En pareil cas, ses deux iris bleus qui nous scrutent quelquefois avec insistance, sans détour et en toute franchise, laisseront perler quelques gouttes de plus. Ce qui, forcément, finira par en surprendre quelques-uns. Pas les siens. « Il est difficile à comprendre vu de l’extérieur, le décrit Gusty. Il semble sec, très tendu. Mais il est très sensible. Je sais ce que je lui dois. Sans lui, j’aurais peut-être déjà arrêté. C’est d’ailleurs pour me remettre en selle qu’il s’est lancé dans cette idée d’organiser les championnats. Et ce qui n’était jamais arrivé avant est arrivé. Il m’a félicité il y a peu pour mon retour en forme. »

Ses proches racontent toujours la même chose : il faut s’armer de courage pour fendre la cuirasse si l’on veut prendre la mesure du bonhomme. Justin Gloden, l’ancien athlète international, bien connu au pays et au-delà, est l’un de ses amis.
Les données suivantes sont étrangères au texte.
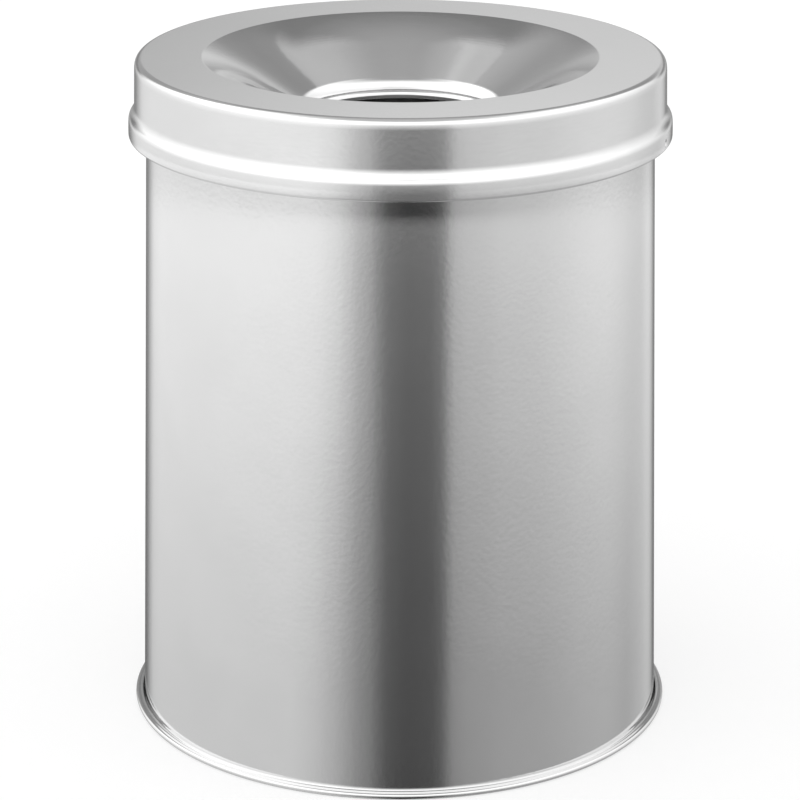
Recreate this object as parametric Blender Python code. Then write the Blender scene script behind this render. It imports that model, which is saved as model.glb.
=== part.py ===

Il résume d’un trait son pote d’enfance qui a su le rester. Au point de se faire un devoir de fêter tous les petits et grands évènements de sa vie, au relais Bausch. Toujours au relais Bausch. « Il exagère toujours un peu, dit Justin, mais on ne peut pas faire autrement que de l’aimer. C’est un grand sensible qui veut décider de tout. Lorsque, par commodité, j’ai quitté le club il y a un an, il a pleuré comme un enfant. »

Bien sûr, Gust Bausch a aussi ses détracteurs. Il le sait et depuis longtemps déjà, il a choisi de s’en accommoder. Philosophe, finalement, Gust Bausch ? Sûrement plus qu’on ne le croit. Oui, c’est confirmé, Gust Bausch est décidément un sacré bonhomme. Toujours à la recherche d’une singularité pour s’amuser. Sa dernière coquetterie en tête ? Dimanche, c’est carrément le Premier ministre, le sémillant Xavier Bettel, habitué de l’établissement mais aussi fin amateur de cyclisme, qui donnera le départ. Au même moment, Joël Santer, le curé de la paroisse, bénira les coureurs. « Nous aurons l’État et l’Église ! », pouffe Gust dans un clin d’œil. Ainsi soit-il.